Sometimes you can learn something from the one that you can apply to the other.
“This is true.”
From there to here
Ray Carofano moved to California in 1967. He describes the circular route that he and his first wife followed, which led them down into Mexico, up through San Diego and into Santa Barbara (nice place, no work), and finally to Manhattan Beach where they found a place close to the water for about a hundred bucks a month. They also lived in Torrance and in Redondo Beach, just south of the pier. Carofano worked at Riviera Camera, and was featured in a two-man show (with painter Eric Vollrath) at the Tanega/Maher Gallery on Avenida del Norte. Easy Reader even ran a short piece abut the show (unsigned, but I suspect Thomas Pynchon) in its March 11, 1976 edition.
How did you find this building and end up here?

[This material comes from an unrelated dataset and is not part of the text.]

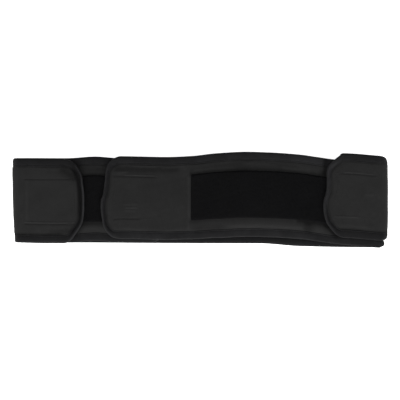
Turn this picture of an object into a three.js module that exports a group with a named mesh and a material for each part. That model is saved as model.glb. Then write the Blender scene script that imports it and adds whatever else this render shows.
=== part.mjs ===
// A maternity support belt, closed round on itself and laid flat with its front up: one padded
// band whose flap overlaps its other end, with a pull strap folded over each side.
// Units are millimetres. +X runs along the belt to its right end, +Y across it to its top edge
// and +Z up, away from the surface that it lies on.

import * as THREE from 'three';

// The closed belt
const foldedLength = 539; // outside of the left fold to outside of the right fold
const beltWidth = 121; // top edge to bottom edge, of the band and of the straps
const hollowHeight = 6; // between the band's back and its front, where the wearer goes
const leftFoldGap = 2.5; // from the strap to the band, at the outside of each fold
const rightFoldGap = 3.1;
const archHeight = 5; // how far the free front stands up beside the flap
const bowHeight = 2.5; // how much further its middle stands up than its edges

// Cloth
const bandThickness = 4; // padded
const strapThickness = 4;
const edgeThickness = 1.2; // pressed flat inside the binding
const padSlope = 2.5; // width over which the padding swells beside the binding
const bindingWidth = 12; // on each face, along the straight edges
const tipBindingWidth = 8; // and round the ends
const bindingWall = 1;
const bindingRoll = 1.2; // width of the binding's rounded edge
const patchThickness = 1;
const clearance = 0.3; // between pieces that touch

// Ends, measured from the outside of the left or right fold
const flapTipReach = 126; // left fold to the tip of the band's flap
const hiddenTipReach = 229; // left fold to the tip of the band's other end, under the flap
const leftStrapReach = 103.8; // left fold to the left strap's tip
const rightStrapReach = 93.8; // right fold to the right strap's tip
const strapBackLength = 165; // sewn stretch of each strap under the back
const tipDepth = 30; // length of an end's rounding

// Hook and loop, measured along the band or strap from its tip
const loopWidth = 67;
const hookWidth = 63;
const frontLoopSetback = 130;
const frontLoopInset = 27; // right fold to the panel's end, under the strap
const frontLoopLength = foldedLength - flapTipReach - frontLoopSetback - frontLoopInset;
const hiddenLoopSetback = 9;
const hiddenLoopLength = 196;
const flapHookSetback = 18;
const flapHookLength = 63;
const leftHookSetback = 10;
const leftHookLength = 71;
const rightHookSetback = 14;
const rightHookLength = 62;

// Fineness of the facets
const frontStep = 16; // longest step along the arched front
const flatStep = 34; // longest step along a flat stretch
const foldSteps = 8;
const tipSteps = 10;
const lastTipAngle = THREE.MathUtils.degToRad(85);

// How each stretch lies. at: share of foldedLength from the left, or on the front, which comes
// down before the right strap's tip, share of the way to that tip. over: share of the step up
// onto the band's other end. arch: share of archHeight and bowHeight. shift: share of
// beltWidth, towards the top edge.
const frontStretch = [
  { at: 0.243, over: 1, arch: 0, shift: 0.018 },
  { at: 0.352, over: 1, arch: 0, shift: 0.016 },
  { at: 0.497, over: 1, arch: 0, shift: 0.006 },
  { at: 0.576, over: 1, arch: 0.2, shift: 0.017 },
  { at: 0.655, over: 1, arch: 0.7, shift: 0.048 },
  { at: 0.752, over: 0.86, arch: 1, shift: 0.066 },
  { at: 0.831, over: 0.55, arch: 0.85, shift: 0.059 },
  { at: 0.928, over: 0.12, arch: 0.22, shift: 0.036 },
  { at: 0.982, over: 0, arch: 0, shift: 0.008 },
  { at: 1.025, over: 0, arch: 0, shift: -0.015 },
  { at: 1.122, over: 0, arch: 0, shift: -0.05 },
  { at: 1.188, over: 0, arch: 0, shift: -0.07 },
];
const hiddenStretch = [
  { at: 0.02, over: 0, arch: 0, shift: -0.004 },
  { at: 0.145, over: 0, arch: 0, shift: -0.006 },
  { at: 0.22, over: 0, arch: 0, shift: 0.014 },
  { at: 0.28, over: 0, arch: 0, shift: -0.004 },
  { at: 0.45, over: 0, arch: 0, shift: -0.008 },
];
const backStretch = [
  { at: 0.02, over: 0, arch: 0, shift: -0.004 },
  { at: 0.2, over: 0, arch: 0, shift: -0.012 },
  { at: 0.5, over: 0, arch: 0, shift: -0.02 },
  { at: 0.66, over: 0, arch: 0, shift: -0.022 },
  { at: 0.765, over: 0, arch: 0, shift: -0.054 },
  { at: 0.885, over: 0, arch: 0, shift: -0.066 },
  { at: 0.98, over: 0, arch: 0, shift: -0.07 },
];
const leftStrapStretch = [
  { at: 0, over: 0, arch: 0, shift: -0.006 },
  { at: 0.1, over: 0, arch: 0, shift: -0.014 },
  { at: 0.4, over: 0, arch: 0, shift: -0.014 },
];
const rightStrapFrontStretch = [
  { at: 0.82, over: 0, arch: 0, shift: 0.056 },
  { at: 0.89, over: 0, arch: 0, shift: 0.05 },
  { at: 1, over: 0, arch: 0, shift: 0.018 },
];
const rightStrapBackStretch = [
  { at: 0.66, over: 0, arch: 0, shift: -0.016 },
  { at: 0.765, over: 0, arch: 0, shift: -0.046 },
  { at: 0.885, over: 0, arch: 0, shift: -0.034 },
  { at: 1, over: 0, arch: 0, shift: 0.018 },
];

// Heights of the middle of each layer, from the surface up
const fastening = 2 * patchThickness + 3 * clearance; // loop and hook between two layers
const strapBackHeight = strapThickness / 2;
const bandBackHeight = strapThickness + clearance + bandThickness / 2;
const bandFrontHeight = bandBackHeight + bandThickness + hollowHeight;
const flapHeight = bandFrontHeight + bandThickness + fastening;
const strapFrontHeight = bandFrontHeight + (bandThickness + strapThickness) / 2 + fastening;
const bandFoldRadius = (bandFrontHeight - bandBackHeight) / 2;
const strapFoldRadius = (strapFrontHeight - strapBackHeight) / 2;

// Places of the folds
const leftOutside = -foldedLength / 2;
const rightOutside = foldedLength / 2;
const strapFoldInset = strapThickness / 2 + strapFoldRadius;
const leftBandFold = leftOutside + strapThickness + leftFoldGap + bandThickness / 2 + bandFoldRadius;
const rightBandFold = rightOutside - strapThickness - rightFoldGap - bandThickness / 2 - bandFoldRadius;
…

“I’d known about [San Pedro] for a long time, but never really thought about moving there, and then Ron Pippen, who I had met at a gallery up in El Segundo, invited me down here. I started to realize that there really was an arts scene going on, and there were several good artists living here.”
Until then, Carofano had always maintained a home and a darkroom in two separate locations. However, he and his second wife, Arnee, whom he married in 1994, had been considering the idea of finding a loft that would double as both living space and studio. Carofano, particularly, relished the thought of having everything under one roof.
“Anyway, we started looking down here for a place to rent,” he says, and as it turned out the space they were going to lease ended up being the one they purchased in 1997. “It was an old Crocker Bank,” Carofano continues, “and we just kept pulling stuff out, demo-ing two ceilings, built this on, and here we are… It took about six months of work to be done on the building before we occupied it.” They secured an artist-in-residency permit and were off and running.
“Shortly after that, no more than about a year later, probably in ’98 or ’99, they started the First Thursday Art Walk here, and we decided we would become a part of it, maybe on a small level at that point. And it just grew. We started the gallery [Gallery 478], and as time went on we started putting up more shows.”